Cosgrave, de 41 anos, viu-se acossado pela pressão de Israel, de algumas importantes empresas tecnológicas e mesmo de investidores que ficaram desagradados com mensagens que o empresário irlandês publicou na rede social X avaliando o que se estava a passar na guerra entre Israel e o Hamas, depois do ataque mortífero desta organização a 7 de Outubro passado.

“Estou chocado com a retórica e as acções de tantos líderes e governos ocidentais (…) Crimes de guerra são crimes de guerra, mesmo quando são cometidos por aliados, e devem ser nomeados enquanto tal”, escreveu Cosgrave, a 13 de Outubro, na sua conta pessoal da rede X, onde sempre manifestou opiniões políticas, na maioria das vezes sobre a política na Irlanda, mas por vezes também sobre acontecimentos de alcance mundial.

Desta vez, o tiro saiu-lhe pela culatra e o empresário, que ajudou a fundar a Web Summit em 2009, e depois a mudou de Dublin para Lisboa em 2016, viu-se imediatamente atacado pelo embaixador de Israel em Lisboa e confrontado com um movimento de boicote à próxima edição, o que acabaria por conduzir à sua saída.

A 16 de Outubro, Dor Shapira, embaixador de Israel em Portugal, fez saber, pela rede X, que tinha informado por escrito a Câmara de Lisboa, que é patrocinadora institucional da Web Summit, de que Israel deixaria de participar na conferência.

Embora tenha menos população do que Portugal, Israel é considerada uma economia líder em inovação tecnológica, capaz de mobilizar investimento e com relevantes relações aos mercados de capitais, designadamente o maior deles todos, o dos EUA.

Por essas razões, a retirada de Israel era um mau sinal, apesar de inicialmente ter sido minimizado pelo agora ex-presidente da Web Summit. Porém, nos dias seguintes, o boicote ganhou adesões de peso. Amazon, Meta, Google, Siemens anunciaram, uma a uma, e no meio de outros nomes menos conhecidos do grande público mas sonantes no meio empresarial e de media, que também abdicavam da sua presença este ano em Lisboa.

Além das empresas que anularam a viagem até à FIL, onde a Web Summit se realiza anualmente, também conferencistas convidados, jornalistas e moderadores anunciaram que não viajariam para Lisboa em 2023, por não se reverem nas afirmações de Cosgrave.
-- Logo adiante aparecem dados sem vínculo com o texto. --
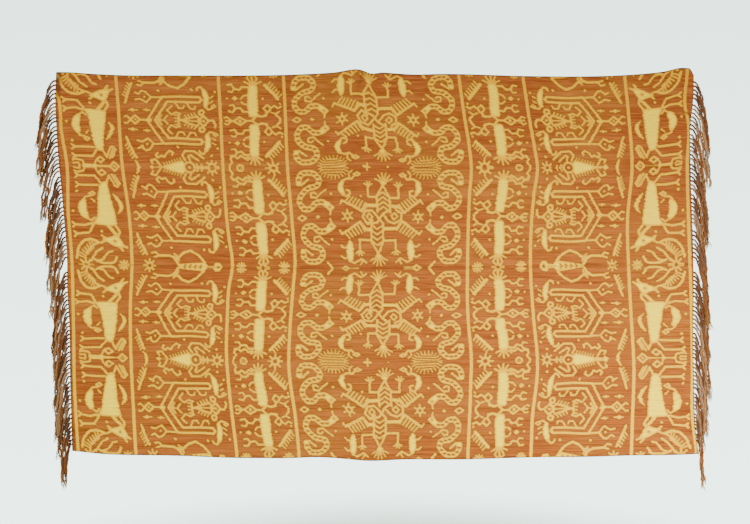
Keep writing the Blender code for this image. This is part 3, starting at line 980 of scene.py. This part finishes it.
class Graph:
    """Builds the nodes of a material or of the world with short calls."""

    def __init__(self, owner, space="Object"):
        owner.use_nodes = True
        self.owner = owner
        self.nodes = owner.node_tree.nodes
        self.links = owner.node_tree.links
        self.shader = self.nodes.get("Principled BSDF")
        self.place = self.nodes.new("ShaderNodeTexCoord").outputs[space]

    def feed(self, socket, value):
        if isinstance(value, bpy.types.NodeSocket):
            self.links.new(value, socket)
        elif socket.type == "RGBA":
            socket.default_value = (*value, 1.0)
        else:
            socket.default_value = value

    def fed(self, node, *values, **named):
        """The same node, with its first inputs fed in order and others by name."""
        for socket, value in zip(node.inputs, values):
            self.feed(socket, value)
        for name, value in named.items():
            self.feed(node.inputs[name], value)
        return node

    def number(self, name):
        node = self.nodes.new("ShaderNodeAttribute")
        node.attribute_name = name
        return node.outputs["Fac"]

    def math(self, operation, *values):
        node = self.nodes.new("ShaderNodeMath")
        node.operation = operation
        return self.fed(node, *values).outputs[0]

    def vector(self, operation, *values):
        node = self.nodes.new("ShaderNodeVectorMath")
        node.operation = operation
        return self.fed(node, *values).outputs

    def parts(self):
        """The three parts of the place."""
        return self.fed(self.nodes.new("ShaderNodeSeparateXYZ"), self.place).outputs

    def noise(self, across, out, down, detail=2.0, shift=0.0):
        place = self.vector("MULTIPLY_ADD", self.place, (across, out, down), (shift, shift, shift))[0]
        node = self.nodes.new("ShaderNodeTexNoise")
        return self.fed(node, Vector=place, Scale=1.0, Detail=detail).outputs["Fac"]

    def spread(self, value, low, high, least=0.0, most=1.0, kind="LINEAR"):
        """A value taken from one range to another."""
        node = self.nodes.new("ShaderNodeMapRange")
        node.interpolation_type = kind
        return self.fed(node, value, low, high, least, most).outputs[0]

    def soft_step(self, value, low, high, most=1.0):
        return self.spread(value, low, high, 0.0, most, "SMOOTHSTEP")

    def blend(self, factor, first, second, kind="MIX"):
        node = self.nodes.new("ShaderNodeMixRGB")
        node.blend_type = kind
        return self.fed(node, factor, first, second).outputs[0]

    def wash(self, color, over, value, low, high, most=1.0):
        """One colour laid over another where a value passes a soft step."""
        return self.blend(self.soft_step(value, low, high, most), color, over)

    def shades(self, value, low, high, *colors):
        """A run of colours, evenly spaced between two values."""
        place = self.spread(value, low, high)
        node = self.nodes.new("ShaderNodeValToRGB")
        stops = node.color_ramp.elements
        while len(stops) < len(colors):
            stops.new(0.5)
        for order, color in enumerate(colors):
            stops[order].position = order / (len(colors) - 1)
            stops[order].color = (*color, 1.0)
        return self.fed(node, place).outputs[0]

    def bump(self, height, distance, strength):
        node = self.nodes.new("ShaderNodeBump")
        self.fed(node, Distance=distance, Strength=strength, Height=height)
        self.feed(self.shader.inputs["Normal"], node.outputs[0])

    def finish(self, color, roughness, sheen):
        self.feed(self.shader.inputs["Base Color"], color)
        self.feed(self.shader.inputs["Roughness"], roughness)
        self.shader.inputs["Sheen Weight"].default_value = sheen
        self.shader.inputs["Sheen Tint"].default_value = WARM_SHEEN
        self.shader.inputs["Specular IOR Level"].default_value = 0.06
        return self.owner


# Dyes from the lower edge up to the top, at these heights in metres: painted light and shade, lighter lower
# down and darker at the top
LOW = -1.54
HIGH = 0.0
RUST = [(0.345, 0.086, 0.010), (0.312, 0.073, 0.009), (0.262, 0.057, 0.008), (0.170, 0.033, 0.006)]
STRAW = [(0.950, 0.660, 0.006), (0.880, 0.600, 0.005), (0.780, 0.515, 0.004), (0.630, 0.410, 0.003)]
AMBER = [(0.740, 0.370, 0.004), (0.650, 0.310, 0.004), (0.510, 0.232, 0.003)]
GOLD = [(0.820, 0.440, 0.003), (0.640, 0.335, 0.003), (0.510, 0.238, 0.003)]
DARK_RUST = (0.140, 0.028, 0.005)
OLIVE = (0.125, 0.056, 0.005)
PALE_RUST = (0.440, 0.135, 0.026)
FADED = (0.640, 0.370, 0.016)
# the brown of the specks, also used for the painted shade in the creases
SPECK_AND_CREASE_SHADE = (0.070, 0.022, 0.008)
ROOT_BROWN = (0.105, 0.042, 0.024)
BUNDLE_RUST = (0.225, 0.075, 0.022)
TIP_TAN = (0.360, 0.160, 0.045)
PALE_YARN = (0.460, 0.270, 0.140)
# painted shade for the grooves between the plies of the strands and cords
GROOVE_SHADE = (0.020, 0.009, 0.006)
RIB_SHADE = (0.350, 0.250, 0.180)
WARM_SHEEN = (1.0, 0.60, 0.20, 1.0)


def ikat_material():
    """Rust ground, straw figures feathered along the warp, gold stripes, and the fine rib of the weave."""
    g = Graph(bpy.data.materials.new("ikat_weave"))
    height = g.parts()["Z"]
    # single warp threads run along X; each carries its dye a little to one side
    thread = g.noise(5.0, 20.0, 520.0, detail=1.0)
    bundle = g.noise(9.0, 20.0, 130.0, detail=1.0, shift=7.0)
    shift = g.math("ADD", g.math("MULTIPLY", g.math("SUBTRACT", thread, 0.5), 11.0),
                   g.math("MULTIPLY", g.math("SUBTRACT", bundle, 0.5), 11.0))
    motif = g.math("MULTIPLY_ADD", shift, g.number("motif_slope"), g.number("motif"))
    fray = g.math("MULTIPLY", g.math("SUBTRACT", g.noise(160.0, 20.0, 420.0, shift=3.0), 0.5), 5.0)
    motif = g.math("ADD", motif, fray)
    gold = g.math("MULTIPLY_ADD", g.math("MULTIPLY", shift, 0.45), g.number("gold_slope"), g.number("gold"))
    # ground, painted lighter lower down and darker at the top
    ground = g.shades(height, LOW, HIGH, *RUST)
    streak = g.noise(3.0, 20.0, 300.0, detail=3.0, shift=11.0)
    ground = g.wash(ground, DARK_RUST, streak, 0.34, 0.66, 0.95)
    fine = g.noise(10.0, 20.0, 520.0, detail=1.0, shift=15.0)
    ground = g.wash(ground, PALE_RUST, fine, 0.46, 0.70, 0.55)
    broad = g.noise(0.8, 10.0, 34.0, detail=2.0, shift=19.0)
    ground = g.wash(ground, PALE_RUST, broad, 0.45, 0.75, 0.35)
    ground = g.wash(ground, OLIVE, motif, -9.0, -1.0, 0.38)
    # figures, painted lighter lower down and darker at the top
    straw = g.shades(height, LOW, HIGH, *STRAW)
    amber = g.shades(height, LOW, HIGH, *AMBER)
    figure = g.wash(amber, straw, motif, 1.5, 9.5)
    flecks = g.noise(8.0, 20.0, 360.0, detail=2.0, shift=23.0)
    figure = g.wash(figure, AMBER[2], flecks, 0.48, 0.74, 0.6)
    color = g.wash(ground, figure, motif, -1.6, 1.6)
    # the gold stripes, painted lighter lower down and darker at the top
    line = g.shades(height, LOW, HIGH, *GOLD)
    color = g.wash(color, line, gold, -1.2, 1.8, 0.92)
    # age: soft faded patches and a few brown specks; then painted shade in the creases
    fade = g.noise(2.1, 2.0, 3.4, detail=3.0, shift=31.0)
    color = g.wash(color, FADED, fade, 0.40, 0.75, 0.07)
    specks = g.noise(95.0, 20.0, 95.0, detail=1.0, shift=41.0)
    color = g.wash(color, SPECK_AND_CREASE_SHADE, specks, 0.74, 0.80, 0.45)
    # painted shade along the creases, in the specks' brown
    color = g.blend(g.math("MULTIPLY", g.number("crease_dent_and_shade"), 0.8), color, SPECK_AND_CREASE_SHADE)
    # the rib of the weave, with painted shade in its furrows
    rib = g.math("ADD", g.noise(30.0, 30.0, 900.0, detail=1.0, shift=5.0),
                 g.math("MULTIPLY", g.noise(420.0, 30.0, 60.0, detail=1.0, shift=9.0), 0.6))
    g.bump(rib, 0.0012, 0.55)
    color = g.blend(g.soft_step(rib, 0.95, 0.55, 0.22), color, RIB_SHADE, "MULTIPLY")
    rough = g.math("MULTIPLY_ADD", streak, 0.12, 0.82)
    return g.finish(color, rough, 0.02)


def strand_material(name, root, body, tip, pale):
    """Twisted warp: dark at the root, rust along the strand, faded at the tip; a few strands stay pale."""
    g = Graph(bpy.data.materials.new(name))
    run, tone, ply_groove_shade = g.number("run"), g.number("tone"), g.number("ply_groove_shade")
    color = g.shades(run, 0.0, 1.0, root, root, body, body, body, tip)
    color = g.wash(color, pale, tone, 0.62, 0.95, 0.55)
    color = g.wash(color, root, tone, 0.35, 0.0, 0.5)
    fibre = g.noise(700.0, 700.0, 130.0, detail=2.0)
    color = g.wash(color, TIP_TAN, fibre, 0.45, 0.8, 0.3)
    # painted shade in the grooves between the plies
    color = g.wash(color, GROOVE_SHADE, ply_groove_shade, 1.2, 2.0, 0.5)
    g.bump(fibre, 0.0005, 0.5)
    return g.finish(color, g.math("MULTIPLY_ADD", fibre, 0.1, 0.84), 0.02)


def sewing_material():
    """Waxed brown sewing thread with fine fibres."""
    g = Graph(bpy.data.materials.new("sewing_thread"))
    fibre = g.noise(600.0, 600.0, 600.0, detail=2.0)
    color = g.shades(fibre, 0.3, 0.7, ROOT_BROWN, BUNDLE_RUST)
    g.bump(fibre, 0.0004, 0.5)
    return g.finish(color, g.math("MULTIPLY_ADD", fibre, 0.15, 0.7), 0.05)


def selvedge(length, material):
    """The thicker cord of warp along the outer long edge of one length."""
    level, offset = (TOP_EDGE, -2.4) if length.top is TOP_EDGE else (BOTTOM_EDGE, 1.6)
    left = smooth_line(LEFT_END, -level[0].height) + 2
    right = smooth_line(RIGHT_END, -level[-1].height) - 2
    along = np.arange(left, right, 7.0)
    height = smooth_line(level, along) + offset
    out = relief(along, -height) + ripples(along, -height)
    path = np.stack([along, -out - 0.6, height], axis=-1)
    return threads(length.name + "_selvedge", [path], SELVEDGE_RADIUS, 6, material, lobes=0.15, pitch=14.0,
                   tips=1.0)


def end_twining(length, material):
    """Pairs of cords twisted round each other, which hold the weft at both short ends of one length."""
    cords = []
    for side, end, span in ((-1, LEFT_END, length.left_run), (1, RIGHT_END, length.right_run)):
        drop = np.arange(*span, TWINING_LAY / 3.6)
        along = smooth_line(end, drop)
        for phase in (0.0, math.pi):
            turn = FULL_TURN * drop / TWINING_LAY + phase
            x = along - side * (1.6 - TWINING_RADIUS * np.cos(turn))
            y = -relief(along, drop) - ripples(along, drop) - TWINING_RADIUS * np.sin(turn)
            cords.append(np.stack([x, y, -drop], axis=-1))
    return threads(length.name + "_twining", cords, CORD_RADIUS, 5, material, lobes=0.1, pitch=8.0,
                   tips=1.0)


def seam_stitches(material):
    """Small slanting stitches over the join of the two lengths."""
    rng = random.Random(SEED)
    left = smooth_line(LEFT_END, SEAM_DROP) + 6
    right = smooth_line(RIGHT_END, SEAM_DROP) - 6
    stitches = []
    for along in np.arange(left, right, STITCH_PITCH):
        along += rng.uniform(-1.2, 1.2)
        middle = smooth_line(SEAM, along) + rng.uniform(-0.5, 0.5)
        out = relief(along, -middle)
        half = rng.uniform(2.6, 3.8)
        ends = [(-1.6, -0.4), (-0.8, 1.0), (0.0, 1.5), (0.8, 1.0), (1.6, -0.4)]
        stitches.append([(along + lean, -out - lift, middle + half * lean / 1.6) for lean, lift in ends])
    return threads("seam_stitches", stitches, STITCH_RADIUS, 4, material)


FLOOR_DROP = 2.02
FLOOR_RADIUS = 3.4
FLOOR_FADE = (0.7, 2.1)
BACK_GLOW = (3.0, 4.4)
FRONT_GLOW = 0.85
AIR_TINT = (0.80, 1.0, 0.92)
Lamp = namedtuple("Lamp", "name x y z aim size power")
LAMPS = [
    Lamp("key", -3.7, -2.0, 1.2, -0.7, 1.6, 210.0),
    Lamp("low", 1.4, -2.5, -2.4, -1.3, 1.8, 260.0),
]
EYE_DISTANCE = 5.0
VIEW_WIDTH = 3.0
VIEW_CENTRE = (-0.004, -0.756)


def floor_material():
    """Pale matt ground that fades into the air some way from the cloth."""
    g = Graph(bpy.data.materials.new("pale_floor"))
    mottle = g.math("MULTIPLY", g.noise(1.5, 1.5, 1.5), 0.03)
    g.finish(g.blend(mottle, tint(244, 248, 246), tint(205, 210, 206)), 0.95, 0.0)
    away = g.soft_step(g.vector("LENGTH", g.place)["Value"], *FLOOR_FADE)
    clear = g.nodes.new("ShaderNodeBsdfTransparent").outputs[0]
    mix = g.fed(g.nodes.new("ShaderNodeMixShader"), away, g.shader.outputs[0], clear)
    g.feed(g.nodes["Material Output"].inputs[0], mix.outputs[0])
    return g.owner


def light_air():
    """Bright air behind the cloth, brighter lower down, and dimmer air in front of it."""
    world = bpy.data.worlds.new("studio")
    bpy.context.scene.world = world
    g = Graph(world, "Generated")
    parts = g.parts()
    behind = g.spread(parts["Z"], 0.22, -0.22, *BACK_GLOW)
    glow = g.spread(parts["Y"], -0.1, 0.6, FRONT_GLOW, behind, "SMOOTHSTEP")
    g.fed(g.nodes["Background"], Color=AIR_TINT, Strength=glow)


def add_stage():
    bpy.ops.mesh.primitive_circle_add(vertices=96, radius=FLOOR_RADIUS, fill_type="NGON",
                                      location=(0, 0, -FLOOR_DROP))
    floor = bpy.context.object
    floor.name = "floor"
    floor.data.materials.append(floor_material())
    light_air()
    for lamp_row in LAMPS:
        light = bpy.data.lights.new(lamp_row.name, "AREA")
        light.size = lamp_row.size
        light.energy = lamp_row.power
        lamp = bpy.data.objects.new(lamp_row.name, light)
        lamp.location = (lamp_row.x, lamp_row.y, lamp_row.z)
        aim = Vector((0, 0, lamp_row.aim)) - lamp.location
        lamp.rotation_euler = aim.to_track_quat("-Z", "Y").to_euler()
        bpy.context.scene.collection.objects.link(lamp)
    camera = bpy.data.cameras.new("photo_view")
    camera.lens = camera.sensor_width * EYE_DISTANCE / VIEW_WIDTH
    eye = bpy.data.objects.new("photo_view", camera)
    eye.location = (VIEW_CENTRE[0], -EYE_DISTANCE, VIEW_CENTRE[1])
    eye.rotation_euler = (math.pi / 2, 0, 0)
    bpy.context.scene.collection.objects.link(eye)
    bpy.context.scene.camera = eye


def main():
    weave = ikat_material()
    twisted = strand_material("twisted_warp", ROOT_BROWN, BUNDLE_RUST, TIP_TAN, PALE_YARN)
    hair = strand_material("loose_hair", BUNDLE_RUST, BUNDLE_RUST, TIP_TAN, PALE_YARN)
    border = strand_material("selvedge_warp", ROOT_BROWN, ROOT_BROWN, ROOT_BROWN, BUNDLE_RUST)
    stitches = seam_stitches(sewing_material())
    for length in LENGTHS:
        panel = woven_panel(length, weave)
        trims = [selvedge(length, border), end_twining(length, border), stitches]
        for side, end, clumps in zip((-1, 1), ("left", "right"), length.clumps):
            trims += fringe(f"fringe_{length.name}_{end}", clumps, side, twisted, hair)
    add_stage()


main()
Falou-se em “cancelamento”, argumentando que o co-fundador da Web Summit estava agora a ser “punido” por delito de opinião, algo que ele próprio teria praticado no passado, quando retirou convites a Marine Le Pen (líder da extrema-direita francesa) ou a jornalistas do Grayzone, uma publicação online supostamente crítica da Ucrânia.

Outros alegaram que Cosgrave foi vítima da diplomacia israelita.

Houve leituras muito diversas e até vozes reconhecidamente de espectros políticos opostos, como João Miguel Tavares, mais à direita, e Carmo Afonso, mais à esquerda, ambos cronistas residentes no PÚBLICO, analisaram o “caso Cosgrave” nessas duas perspectivas.

Mas o próprio empresário irlandês tentou a inversão de marcha, com um pedido de desculpa e uma demissão que já veio tarde de mais. Nem serviu para anular o boicote e trazer de volta os que abandonaram a Web Summit 2023, nem chegou para acalmar os ânimos. Essa missão cabe agora à nova liderança e Katherine Maher apresenta-se com duas mensagens, uma em vídeo e outra em texto.

Em vídeo, a nova CEO da Web Summit pouco mais faz do que apresentar-se ao público e enfatizar a missão e a visão da conferência. Já na mensagem escrita, Maher (que liderou a Wikimedia durante cinco anos, até Abril de 2021) não ignora a polémica que antecedeu a sua chegada à Web Summit, apostando, no entanto, em passar a mensagem de que a sua entrada coincide com o início de um novo ciclo.

“Hoje a Web Summit entra numa nova fase. Anuncio, com entusiasmo, que entro na Web Summit como CEO porque acredito na sua missão de ligar pessoas e ideias que mudam o mundo. A tarefa mais imediata nas nossas mãos é devolver o foco àquilo que fazemos melhor: facilitar debates entre todos os que estão envolvidos no progresso tecnológico”, escreve.